EYECANDY000 Posted February 14, 2010 Posted February 14, 2010 its ok hun, if you feel the need to, cry... a lot of the times it helps. I know it helped me at times. I cried so much that I am all cried out. It is now 6 days since I have contacted my ex. one thing that I do suggest is to talk to friends. it helps!!!!!!! one thing that I can say is that with this relationship I have learned a few things about myself. and I am working on fixing them. -Know what your faults and flaws are and work on trying to fix them evidently no one is perfect but if it is something that you know can be unbearable to a mate or unhealthy to yourself then try to work on fixing them. Lastly, since hes not sure, then give him time to be sure. As much as you feel the need to go over to his house or to call him.. Dont!!!!!!! give him time to come to you!
curiousnycgirl Posted February 14, 2010 Posted February 14, 2010 Unsaved I am sorry you are going through so much pain, I know it hurts, really I do. Having said that I think you need to look at the speed with which things happened in your relationship, afterall it was only 4.5 months long! The truth of the matter is that you guys really didn't know eachother all that well. For the first few months of a relationship we are always on our best behaviour - it takes time to trust someone enough to relax and show our real selves. How can we love the other if we don't really know them? Clearly you did not feel comfortable enough to trust him and your anxieties took over. You could not possibly have been happy with all that anxiety - it's not at all a positive emotion. Simliarly he began to show his true colors - basically lack of rigor and reliability. I've never heard of college sports involving a rocky schedule. I've heard of them having a hectic schedule, and a rigid schedule - but surprises are a bit shocking to me. Typically practices are every day and the game schedule is what it is. What am I missing here? Sounds to me like he was using it as an excuse to do soemthing else that he preferred. Which is a characteristic you learned fed your anxieties and mad eyou unhappy. I agree with Skydiveaddict you need to go full no contact for the sole purposes of healing yourself. Focus on taking care of yourself and making yourself happy. Meanwhile remember that a relationship that starts with a bang will end just as quickly. However a relationship that grows slowly and builds on itself is typically one that you can rely on. Good luck to you.

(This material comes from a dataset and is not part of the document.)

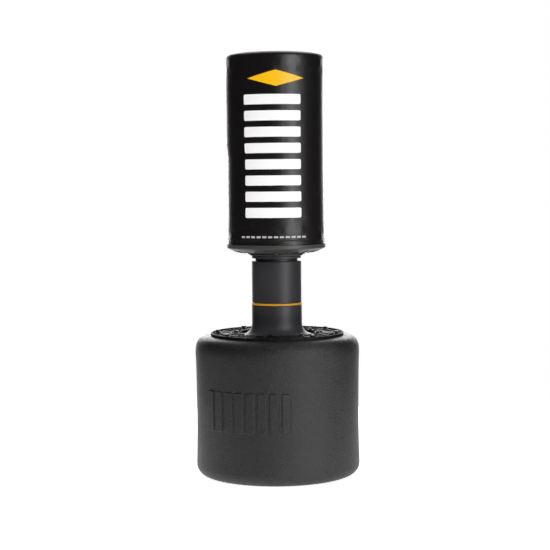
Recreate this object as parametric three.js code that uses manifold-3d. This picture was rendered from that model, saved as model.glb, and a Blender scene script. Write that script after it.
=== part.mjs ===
// Free-standing heavy punch bag: a ballast tank, a flexible ring, a two-piece neck and a padded bag.
//
// Millimetres, +Z up, -Y is the front. The origin is the centre of the tank's foot, on the floor.
// The neck's foot hangs in the flexible ring, which is bolted to the tank outside and to the neck
// inside, so the neck and the bag can sway. The bag screws onto the neck's coarse thread.

import * as THREE from 'three';
import { mergeVertices } from 'three/addons/utils/BufferGeometryUtils.js';
import Module from 'manifold-3d';

const wasm = await Module();
wasm.setup();

// ---------------------------------------------------------------- driving dimensions

const TOTAL_HEIGHT = 1588;
const GAP = 0.3; // between pieces that touch

// Ballast tank
const TANK_RADIUS = 312; // at the shoulder
const TANK_HEIGHT = 530;
const TANK_WALL = 6;
const TANK_WAIST_INSET = 3.5; // how far the side draws in at mid height
const TANK_FOOT_INSET = 1;
const FOOT_FILLET = 41;
const FOOT_RING_WIDTH = 45;
const FOOT_RECESS = 10;
const SHOULDER_DROP = 66;
const SEAT_MARGIN = 1; // how far the shoulder's curve begins inside the ring's edge
const SHOULDER_POWER = 0.72; // below 1 makes the shoulder fuller than an ellipse

// Neck. Its radius drives the ring, the flange, the thread and the bag's core.
const NECK_UPPER_RADIUS = 93.5;
const NECK_STEP = 1.2; // how much wider the lower piece is
const NECK_WALL = 6;
const NECK_LOWER_LENGTH = 116; // from the tank's top to the accent ring
const NECK_UPPER_LENGTH = 166; // from there to the shoulder where the thread begins
const NECK_SHOULDER_WIDTH = 13;
const FLARE_HEIGHT = 46;
const FLARE_WIDTH = 50.3;
const SPIGOT_LENGTH = 60;
const SPIGOT_CLEARANCE = 0.5;
const ACCENT_RING_HEIGHT = 7.6;
const ACCENT_RING_PROUD = 1.5;

// Flexible ring, from the neck's flare outwards
const NECK_BOLT_INSET = 12; // from the ring's inner edge to the inner bolts
const FLANGE_MARGIN = 15; // from the inner bolts to the flange's edge
const FLANGE_ROOM = 18; // round the flange, for the sway
const TANK_BOLT_INSET = 39.5; // from the well's edge to the outer bolts
const RING_MARGIN = 23.5; // from the outer bolts to the ring's edge
const RING_FLOOR = 5;
const RING_RIM_HEIGHT = 10.5;
const RING_RIM_WIDTH = 7;
const RING_RIB_HEIGHT = 9;
const RING_RIB_WIDTH = 5;
const RING_WEB_WIDTH = 31; // the part that flexes, between the two round ribs
const RADIAL_RIB_WIDTH = 12;
const RADIAL_RIB_HEIGHT = 8;

// Bolts of the ring
const BOLT_COUNT = 8;
const BOLT_FIRST_ANGLE = -10; // degrees from the front, towards +X
const TANK_BOLT_RADIUS = 5;
const TANK_BOLT_GRIP = 20; // thread below the tank's top
const NECK_BOLT_RADIUS = 4;
const HOLE_CLEARANCE = 0.8;
const THREAD_CLEARANCE = 0.3;
const BOSS_MARGIN = 3; // of the ring's boss round a bolt's flange
const BOSS_HEIGHT = 1; // above the ring's floor
const INSERT_WALL = 3;
const INSERT_LENGTH = 24;

// Well under the ring, and the foot of the neck in it
const WELL_DEPTH = 50;
const FLANGE_THICKNESS = 8;
const BACKING_RING_WIDTH = 22;
const BACKING_RING_THICKNESS = 6;

// Thread between the neck and the bag
const THREAD_PITCH = 16;
const THREAD_DEPTH = 5;
const THREAD_ROOM = 1.5; // between a crest and the other piece's root
const RIDGE_BASE_WIDTH = 7;
const RIDGE_CREST_WIDTH = 4;
const RIDGE_SINK = 2; // how far a ridge is sunk in its tube
const THREADED_LENGTH = 78;
const NECK_THREAD_START = 19; // above the neck's shoulder
const CORE_THREAD_START = 16; // above the collar's mouth
const SEAT_WASHER_THICKNESS = 6;

// Bag
const BAG_RADIUS = 183.5;
const BAG_WAIST_INSET = 3;
const BAG_TOP_FILLET = 22;
const COVER_THICKNESS = 2.5;
const TOP_PANEL_MARGIN = 26; // from the bag's side to the top seam
const TOP_PAD_THICKNESS = 36;
const CORE_SOCKET_WALL = 13; // round the thread
const CORE_WALL = 5.5;
const CORE_FLANGE_WIDTH = 40;
const CORE_FLANGE_THICKNESS = 6;
const COLLAR_GROOVE = 11; // open height between the neck's shoulder and the collar
const COLLAR_LIP_WALL = 6.5;
const COLLAR_LIP_HEIGHT = 8;
const COLLAR_WAIST_WALL = 4;
const PLATE_PROUD = 3.8; // of the cover
const PLATE_BAND_HEIGHT = 14;
const PLATE_BAND_WIDTH = 9;
const PLATE_WALL = 4;
const PLATE_DISH = 20; // from the band's lower edge down to the hub
const PLATE_HOLE_CLEARANCE = 0.5;
const PLATE_SCREW_COUNT = 6;
const PLATE_SCREW_RADIUS = 2.5;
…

Author unsaved Posted February 14, 2010 Author Posted February 14, 2010 Wow, thank you all so much for responding to me. You are all absolutely right. I saw my anxiety as the the source of our problems and wanted to "fix" that for him. However, as time is slowly creeping by now, I am starting to realize I just wasn't happy with our situation. If I was, this all probably would not have happened. And that wasn't going to change. I am not sure if I was ever going to be happy, even after trying to "fix" everything about myself. This guy was is EXTREMELY committed to baseball and his and my true colors were starting to show. You are right, 4.5 months is not enough time to for us to show our real selves and we jumped into it all too early. Don't get me wrong, I do agree that I do let little things bother me sometimes in relationships. It is something i absolutely need and will work on in this time alone. If there's anything I can learn from all of this, it's that I don't want something like this to happen again and I DO want to be a better person for my next guy. And you're all also right about him thinking about this for awhile. He just hid it until he was sure it wasn't working. It all makes sense. And yes, perhaps he has someone else or someone waiting. I've definitely been hit by that before (Eventually found out that my last ex slept with a girl the same night we broke up). But, he stands by that that is not the case and that he would never think about starting any kind of new relationship at the beginning of his season (i think i believe him, actually). But, i've been surprised before ;-). Well, right now, my emotions aren't so strong and I feel my thoughts are coming from a logical place. But, as we all know, this morning I may feel good and later on I might go back to feeling down and out and still wonder how this whirlwind happened. I do still love him and hope for the best for him. But, I do know that I will heal from all of this and move on. I WILL NOT contact him, even if is to the bitter end. There is absolutely nothing else I can do except heal. Thank you all so much again for your help. Happy Valentine's Day - Hope you all have/find someone special to share it with.
RedDevil66 Posted February 14, 2010 Posted February 14, 2010 My advice, don't try to understand or try to analyze someone you've only known for a very short time. It takes years to really get to know someone. It also sounds like you were very needy and men really don't like needy women. Ask yourself why you needed to beg for a guy back you've only know a few short months. Your anxiety issues seem like abandonment issues. Find out why.